**SOURCE MATERIAL:**
···

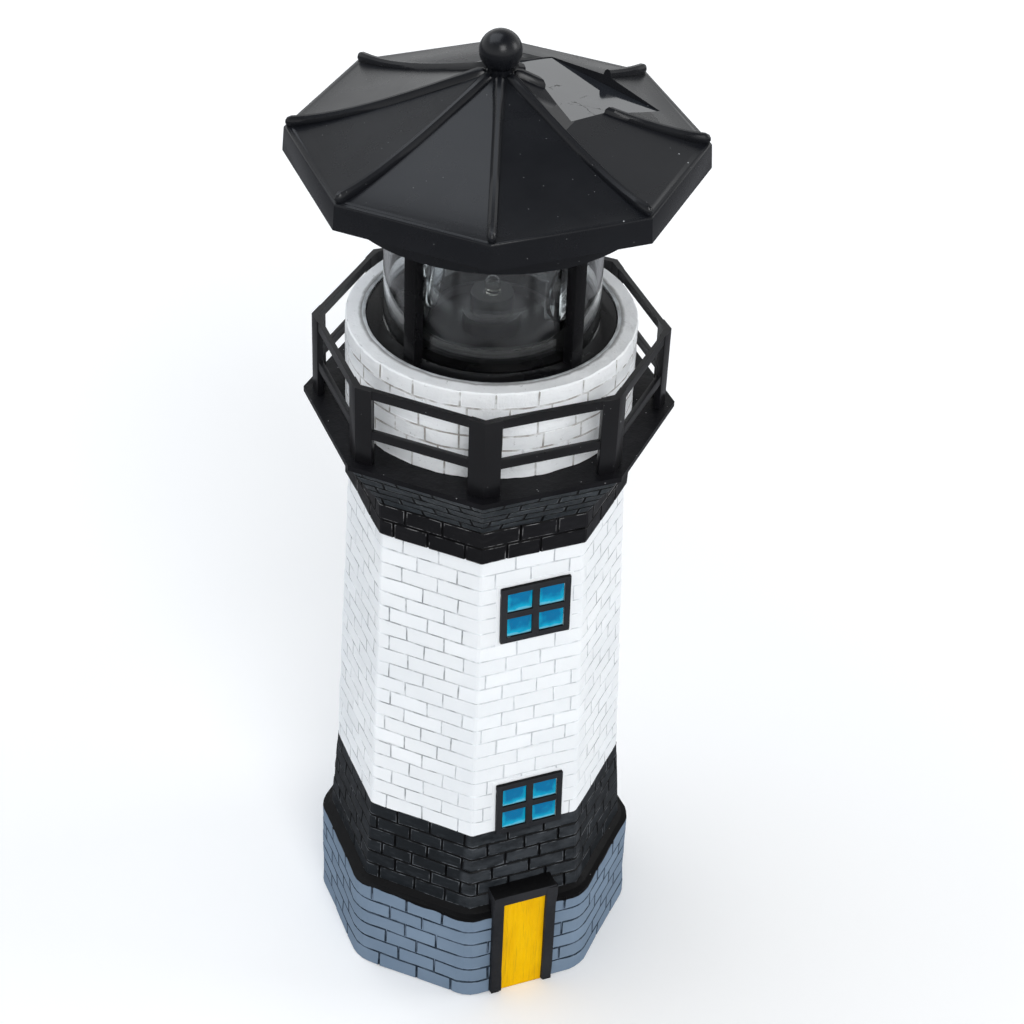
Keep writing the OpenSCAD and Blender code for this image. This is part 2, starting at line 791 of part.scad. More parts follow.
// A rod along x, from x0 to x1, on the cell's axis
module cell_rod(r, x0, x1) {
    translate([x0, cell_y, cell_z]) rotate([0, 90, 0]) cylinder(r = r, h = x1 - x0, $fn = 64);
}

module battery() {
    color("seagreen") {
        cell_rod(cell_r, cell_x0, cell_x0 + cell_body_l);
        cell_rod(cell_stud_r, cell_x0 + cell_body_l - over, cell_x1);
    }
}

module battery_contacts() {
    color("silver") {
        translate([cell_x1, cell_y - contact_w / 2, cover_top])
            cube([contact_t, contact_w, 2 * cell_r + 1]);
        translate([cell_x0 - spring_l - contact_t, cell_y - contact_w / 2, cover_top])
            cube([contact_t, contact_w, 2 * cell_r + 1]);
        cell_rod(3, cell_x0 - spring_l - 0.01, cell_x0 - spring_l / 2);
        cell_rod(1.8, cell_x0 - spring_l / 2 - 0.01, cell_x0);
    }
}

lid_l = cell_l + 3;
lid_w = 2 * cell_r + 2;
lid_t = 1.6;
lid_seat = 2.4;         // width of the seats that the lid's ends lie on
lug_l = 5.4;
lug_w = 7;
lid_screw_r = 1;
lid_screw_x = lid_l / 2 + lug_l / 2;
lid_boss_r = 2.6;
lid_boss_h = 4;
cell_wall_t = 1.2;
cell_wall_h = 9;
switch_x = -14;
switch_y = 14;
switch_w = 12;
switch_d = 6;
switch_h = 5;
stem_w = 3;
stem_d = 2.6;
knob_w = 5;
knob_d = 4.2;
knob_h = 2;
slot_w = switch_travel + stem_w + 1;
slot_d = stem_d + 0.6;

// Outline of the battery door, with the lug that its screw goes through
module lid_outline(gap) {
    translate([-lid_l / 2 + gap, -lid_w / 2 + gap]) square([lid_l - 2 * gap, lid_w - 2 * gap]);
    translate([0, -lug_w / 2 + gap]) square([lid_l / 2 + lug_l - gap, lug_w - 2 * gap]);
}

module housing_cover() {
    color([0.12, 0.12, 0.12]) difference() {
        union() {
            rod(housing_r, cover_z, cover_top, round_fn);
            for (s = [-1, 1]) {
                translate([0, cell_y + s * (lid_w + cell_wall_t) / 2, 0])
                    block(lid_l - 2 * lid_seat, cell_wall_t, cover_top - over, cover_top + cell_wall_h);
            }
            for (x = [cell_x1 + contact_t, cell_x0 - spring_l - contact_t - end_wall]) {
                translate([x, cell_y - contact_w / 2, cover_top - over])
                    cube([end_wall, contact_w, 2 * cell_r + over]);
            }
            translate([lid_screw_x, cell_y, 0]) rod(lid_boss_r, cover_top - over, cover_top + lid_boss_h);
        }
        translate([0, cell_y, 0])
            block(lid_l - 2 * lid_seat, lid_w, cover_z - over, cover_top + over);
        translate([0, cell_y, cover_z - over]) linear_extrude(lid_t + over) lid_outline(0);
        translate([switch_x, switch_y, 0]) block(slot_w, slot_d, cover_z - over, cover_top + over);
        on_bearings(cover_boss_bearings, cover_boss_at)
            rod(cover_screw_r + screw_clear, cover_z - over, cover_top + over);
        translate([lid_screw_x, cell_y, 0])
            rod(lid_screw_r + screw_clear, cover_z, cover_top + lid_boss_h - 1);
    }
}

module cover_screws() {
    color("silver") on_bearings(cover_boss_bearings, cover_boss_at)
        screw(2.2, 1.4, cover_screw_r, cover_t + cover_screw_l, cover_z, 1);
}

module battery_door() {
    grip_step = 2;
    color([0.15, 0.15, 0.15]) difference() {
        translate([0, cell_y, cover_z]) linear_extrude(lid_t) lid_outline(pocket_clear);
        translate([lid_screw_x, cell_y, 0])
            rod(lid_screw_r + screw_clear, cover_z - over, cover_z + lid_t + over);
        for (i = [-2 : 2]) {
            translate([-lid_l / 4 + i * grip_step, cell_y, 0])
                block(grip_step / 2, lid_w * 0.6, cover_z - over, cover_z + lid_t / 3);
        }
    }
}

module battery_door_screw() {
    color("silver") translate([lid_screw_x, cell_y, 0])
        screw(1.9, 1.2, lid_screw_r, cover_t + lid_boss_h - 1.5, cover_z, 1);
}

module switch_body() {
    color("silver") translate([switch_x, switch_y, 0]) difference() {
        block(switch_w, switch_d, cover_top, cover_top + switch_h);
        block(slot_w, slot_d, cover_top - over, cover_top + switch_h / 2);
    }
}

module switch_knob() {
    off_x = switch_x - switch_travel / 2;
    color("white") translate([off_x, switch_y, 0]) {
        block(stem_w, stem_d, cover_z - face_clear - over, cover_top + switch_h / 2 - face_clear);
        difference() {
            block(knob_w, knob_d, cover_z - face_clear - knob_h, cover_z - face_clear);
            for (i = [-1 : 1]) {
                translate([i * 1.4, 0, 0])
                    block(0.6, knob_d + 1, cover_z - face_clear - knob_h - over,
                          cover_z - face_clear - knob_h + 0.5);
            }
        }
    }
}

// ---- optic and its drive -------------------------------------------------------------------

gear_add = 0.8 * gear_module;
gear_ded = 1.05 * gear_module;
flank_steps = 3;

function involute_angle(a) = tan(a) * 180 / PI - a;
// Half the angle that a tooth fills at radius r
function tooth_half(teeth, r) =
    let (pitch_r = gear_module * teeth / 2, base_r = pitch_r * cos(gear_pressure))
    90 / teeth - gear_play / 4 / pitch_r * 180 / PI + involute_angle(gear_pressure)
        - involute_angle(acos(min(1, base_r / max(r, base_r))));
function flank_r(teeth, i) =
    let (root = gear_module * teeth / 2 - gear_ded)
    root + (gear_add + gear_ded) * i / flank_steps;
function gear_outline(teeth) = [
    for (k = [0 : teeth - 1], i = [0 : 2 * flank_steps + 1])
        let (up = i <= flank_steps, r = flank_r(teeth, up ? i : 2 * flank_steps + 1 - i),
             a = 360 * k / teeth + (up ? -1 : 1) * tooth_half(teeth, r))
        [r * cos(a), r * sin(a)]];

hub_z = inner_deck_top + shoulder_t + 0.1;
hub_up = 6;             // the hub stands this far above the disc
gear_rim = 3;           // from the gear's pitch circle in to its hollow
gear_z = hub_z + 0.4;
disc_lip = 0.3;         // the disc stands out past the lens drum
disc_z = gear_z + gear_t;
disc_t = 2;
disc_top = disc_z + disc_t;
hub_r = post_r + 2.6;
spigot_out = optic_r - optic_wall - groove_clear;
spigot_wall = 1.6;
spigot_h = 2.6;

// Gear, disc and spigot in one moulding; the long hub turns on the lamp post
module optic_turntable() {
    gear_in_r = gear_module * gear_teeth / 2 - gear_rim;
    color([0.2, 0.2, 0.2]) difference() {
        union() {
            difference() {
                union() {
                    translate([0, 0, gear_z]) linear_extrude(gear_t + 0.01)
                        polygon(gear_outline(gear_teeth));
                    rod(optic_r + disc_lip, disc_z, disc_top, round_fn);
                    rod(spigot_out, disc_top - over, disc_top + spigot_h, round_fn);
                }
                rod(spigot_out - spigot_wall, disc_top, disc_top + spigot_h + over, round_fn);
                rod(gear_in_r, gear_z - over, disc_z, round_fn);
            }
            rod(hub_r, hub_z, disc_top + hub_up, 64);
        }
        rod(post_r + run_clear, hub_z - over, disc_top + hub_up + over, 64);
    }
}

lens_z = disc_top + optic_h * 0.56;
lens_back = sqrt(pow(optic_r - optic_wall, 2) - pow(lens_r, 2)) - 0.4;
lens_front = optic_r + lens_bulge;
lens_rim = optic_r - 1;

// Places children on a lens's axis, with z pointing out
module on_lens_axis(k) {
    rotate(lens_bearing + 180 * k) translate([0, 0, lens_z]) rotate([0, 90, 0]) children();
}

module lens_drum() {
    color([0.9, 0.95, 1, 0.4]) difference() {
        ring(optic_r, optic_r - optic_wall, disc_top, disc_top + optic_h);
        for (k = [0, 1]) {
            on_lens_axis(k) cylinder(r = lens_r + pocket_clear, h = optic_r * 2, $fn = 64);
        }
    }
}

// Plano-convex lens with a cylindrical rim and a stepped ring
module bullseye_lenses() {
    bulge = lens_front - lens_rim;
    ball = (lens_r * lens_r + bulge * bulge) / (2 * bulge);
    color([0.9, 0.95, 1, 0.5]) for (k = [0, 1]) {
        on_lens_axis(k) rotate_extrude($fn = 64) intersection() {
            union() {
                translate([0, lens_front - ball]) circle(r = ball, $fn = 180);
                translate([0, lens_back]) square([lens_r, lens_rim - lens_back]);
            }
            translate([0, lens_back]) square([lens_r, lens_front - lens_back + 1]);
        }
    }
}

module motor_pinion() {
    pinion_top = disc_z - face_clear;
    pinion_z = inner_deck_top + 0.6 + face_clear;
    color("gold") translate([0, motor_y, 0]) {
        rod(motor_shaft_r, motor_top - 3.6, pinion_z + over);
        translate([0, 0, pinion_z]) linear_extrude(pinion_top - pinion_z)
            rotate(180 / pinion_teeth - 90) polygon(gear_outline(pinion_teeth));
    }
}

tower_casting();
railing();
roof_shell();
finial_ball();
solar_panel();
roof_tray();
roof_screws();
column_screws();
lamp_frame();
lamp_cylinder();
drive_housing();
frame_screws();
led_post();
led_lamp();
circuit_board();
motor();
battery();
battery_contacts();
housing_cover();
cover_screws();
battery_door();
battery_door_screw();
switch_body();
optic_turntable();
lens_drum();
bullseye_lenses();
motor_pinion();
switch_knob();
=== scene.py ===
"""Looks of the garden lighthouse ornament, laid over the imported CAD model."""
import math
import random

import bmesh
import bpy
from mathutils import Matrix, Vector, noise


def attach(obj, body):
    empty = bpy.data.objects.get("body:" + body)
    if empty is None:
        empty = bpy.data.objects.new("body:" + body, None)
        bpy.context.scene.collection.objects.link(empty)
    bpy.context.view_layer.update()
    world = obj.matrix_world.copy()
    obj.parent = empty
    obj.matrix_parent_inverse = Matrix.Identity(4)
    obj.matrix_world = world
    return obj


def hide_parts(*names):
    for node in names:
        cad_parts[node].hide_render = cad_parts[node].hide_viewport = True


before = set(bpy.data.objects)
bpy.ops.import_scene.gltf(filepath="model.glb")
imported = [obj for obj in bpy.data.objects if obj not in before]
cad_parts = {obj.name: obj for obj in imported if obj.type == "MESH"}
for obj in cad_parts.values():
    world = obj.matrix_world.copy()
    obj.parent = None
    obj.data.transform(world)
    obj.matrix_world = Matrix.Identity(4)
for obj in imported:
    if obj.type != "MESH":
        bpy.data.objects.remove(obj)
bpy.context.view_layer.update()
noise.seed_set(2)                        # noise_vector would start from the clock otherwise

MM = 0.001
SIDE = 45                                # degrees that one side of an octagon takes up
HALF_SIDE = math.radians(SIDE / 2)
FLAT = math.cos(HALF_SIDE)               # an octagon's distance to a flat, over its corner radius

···

**STATED TASK:**
Sift the material for lines with the string "data". Copy each one found.

**FINISHED TASK:**
    empty = bpy.data.objects.get("body:" + body)
        empty = bpy.data.objects.new("body:" + body, None)
before = set(bpy.data.objects)
imported = [obj for obj in bpy.data.objects if obj not in before]
    obj.data.transform(world)
        bpy.data.objects.remove(obj)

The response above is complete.